--- Start Recorded data ---
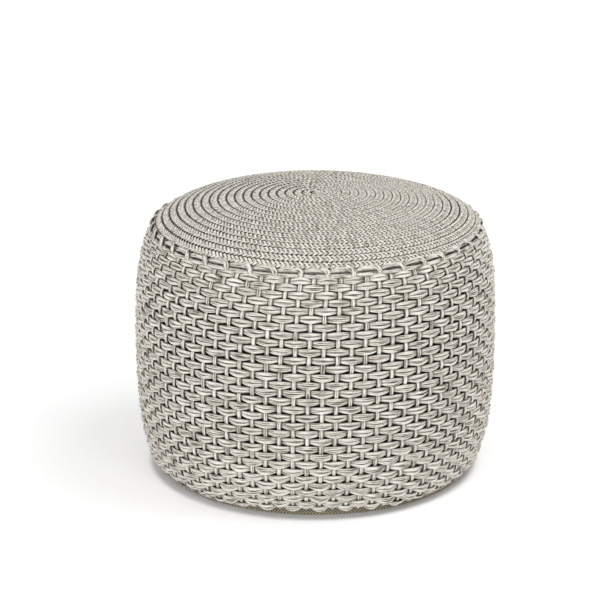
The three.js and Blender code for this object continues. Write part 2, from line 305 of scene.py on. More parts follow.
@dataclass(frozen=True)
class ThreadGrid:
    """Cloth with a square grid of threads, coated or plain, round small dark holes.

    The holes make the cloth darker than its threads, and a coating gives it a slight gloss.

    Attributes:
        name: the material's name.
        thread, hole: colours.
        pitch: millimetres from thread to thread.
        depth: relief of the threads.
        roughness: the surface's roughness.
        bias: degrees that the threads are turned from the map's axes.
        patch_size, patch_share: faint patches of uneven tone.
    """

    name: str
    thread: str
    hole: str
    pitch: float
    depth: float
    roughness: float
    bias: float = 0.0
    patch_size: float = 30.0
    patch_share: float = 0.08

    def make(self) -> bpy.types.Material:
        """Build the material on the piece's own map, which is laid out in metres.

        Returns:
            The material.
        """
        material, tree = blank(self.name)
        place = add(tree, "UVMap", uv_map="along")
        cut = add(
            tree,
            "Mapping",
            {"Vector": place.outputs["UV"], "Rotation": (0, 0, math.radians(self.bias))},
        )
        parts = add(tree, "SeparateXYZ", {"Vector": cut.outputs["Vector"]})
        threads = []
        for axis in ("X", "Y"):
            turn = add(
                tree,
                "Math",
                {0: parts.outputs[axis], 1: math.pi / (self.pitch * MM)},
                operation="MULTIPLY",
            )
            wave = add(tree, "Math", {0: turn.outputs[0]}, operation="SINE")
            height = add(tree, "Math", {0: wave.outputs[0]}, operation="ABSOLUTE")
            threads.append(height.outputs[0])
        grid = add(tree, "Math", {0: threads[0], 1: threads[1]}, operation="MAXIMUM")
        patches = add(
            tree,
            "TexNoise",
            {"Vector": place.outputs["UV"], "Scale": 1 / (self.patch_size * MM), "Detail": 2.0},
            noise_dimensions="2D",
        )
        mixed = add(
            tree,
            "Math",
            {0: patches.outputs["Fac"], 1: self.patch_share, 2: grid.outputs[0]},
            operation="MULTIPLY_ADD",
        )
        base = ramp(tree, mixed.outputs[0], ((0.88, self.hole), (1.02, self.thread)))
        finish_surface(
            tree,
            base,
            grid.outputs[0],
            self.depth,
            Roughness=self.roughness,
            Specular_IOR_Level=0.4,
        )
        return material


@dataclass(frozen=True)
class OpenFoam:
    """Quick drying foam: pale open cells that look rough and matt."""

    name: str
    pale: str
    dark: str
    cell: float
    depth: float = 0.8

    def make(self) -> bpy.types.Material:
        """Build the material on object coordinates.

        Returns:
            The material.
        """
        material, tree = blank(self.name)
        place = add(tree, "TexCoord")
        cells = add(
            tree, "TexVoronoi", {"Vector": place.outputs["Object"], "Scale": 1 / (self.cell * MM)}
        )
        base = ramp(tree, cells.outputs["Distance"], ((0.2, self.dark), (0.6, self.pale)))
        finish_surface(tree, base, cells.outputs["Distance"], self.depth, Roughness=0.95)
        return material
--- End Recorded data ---
Work to complete
Each line of the material must be restated exactly.

Output below
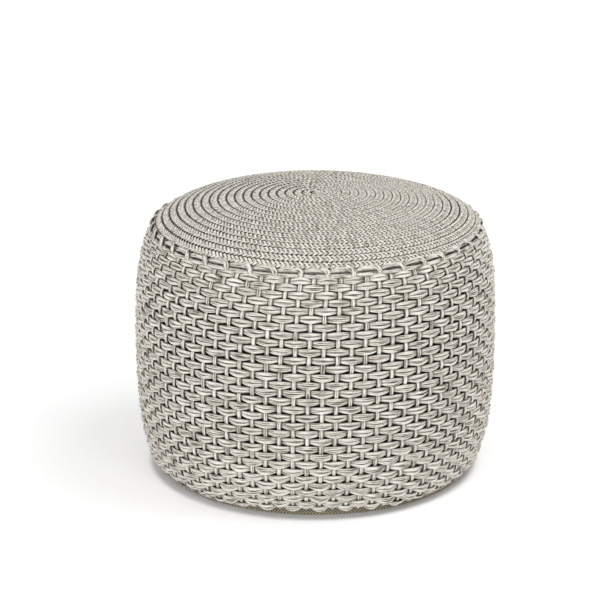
The three.js and Blender code for this object continues. Write part 2, from line 305 of scene.py on. More parts follow.
@dataclass(frozen=True)
class ThreadGrid:
    """Cloth with a square grid of threads, coated or plain, round small dark holes.

    The holes make the cloth darker than its threads, and a coating gives it a slight gloss.

    Attributes:
        name: the material's name.
        thread, hole: colours.
        pitch: millimetres from thread to thread.
        depth: relief of the threads.
        roughness: the surface's roughness.
        bias: degrees that the threads are turned from the map's axes.
        patch_size, patch_share: faint patches of uneven tone.
    """

    name: str
    thread: str
    hole: str
    pitch: float
    depth: float
    roughness: float
    bias: float = 0.0
    patch_size: float = 30.0
    patch_share: float = 0.08

    def make(self) -> bpy.types.Material:
        """Build the material on the piece's own map, which is laid out in metres.

        Returns:
            The material.
        """
        material, tree = blank(self.name)
        place = add(tree, "UVMap", uv_map="along")
        cut = add(
            tree,
            "Mapping",
            {"Vector": place.outputs["UV"], "Rotation": (0, 0, math.radians(self.bias))},
        )
        parts = add(tree, "SeparateXYZ", {"Vector": cut.outputs["Vector"]})
        threads = []
        for axis in ("X", "Y"):
            turn = add(
                tree,
                "Math",
                {0: parts.outputs[axis], 1: math.pi / (self.pitch * MM)},
                operation="MULTIPLY",
            )
            wave = add(tree, "Math", {0: turn.outputs[0]}, operation="SINE")
            height = add(tree, "Math", {0: wave.outputs[0]}, operation="ABSOLUTE")
            threads.append(height.outputs[0])
        grid = add(tree, "Math", {0: threads[0], 1: threads[1]}, operation="MAXIMUM")
        patches = add(
            tree,
            "TexNoise",
            {"Vector": place.outputs["UV"], "Scale": 1 / (self.patch_size * MM), "Detail": 2.0},
            noise_dimensions="2D",
        )
        mixed = add(
            tree,
            "Math",
            {0: patches.outputs["Fac"], 1: self.patch_share, 2: grid.outputs[0]},
            operation="MULTIPLY_ADD",
        )
        base = ramp(tree, mixed.outputs[0], ((0.88, self.hole), (1.02, self.thread)))
        finish_surface(
            tree,
            base,
            grid.outputs[0],
            self.depth,
            Roughness=self.roughness,
            Specular_IOR_Level=0.4,
        )
        return material


@dataclass(frozen=True)
class OpenFoam:
    """Quick drying foam: pale open cells that look rough and matt."""

    name: str
    pale: str
    dark: str
    cell: float
    depth: float = 0.8

    def make(self) -> bpy.types.Material:
        """Build the material on object coordinates.

        Returns:
            The material.
        """
        material, tree = blank(self.name)
        place = add(tree, "TexCoord")
        cells = add(
            tree, "TexVoronoi", {"Vector": place.outputs["Object"], "Scale": 1 / (self.cell * MM)}
        )
        base = ramp(tree, cells.outputs["Distance"], ((0.2, self.dark), (0.6, self.pale)))
        finish_surface(tree, base, cells.outputs["Distance"], self.depth, Roughness=0.95)
        return material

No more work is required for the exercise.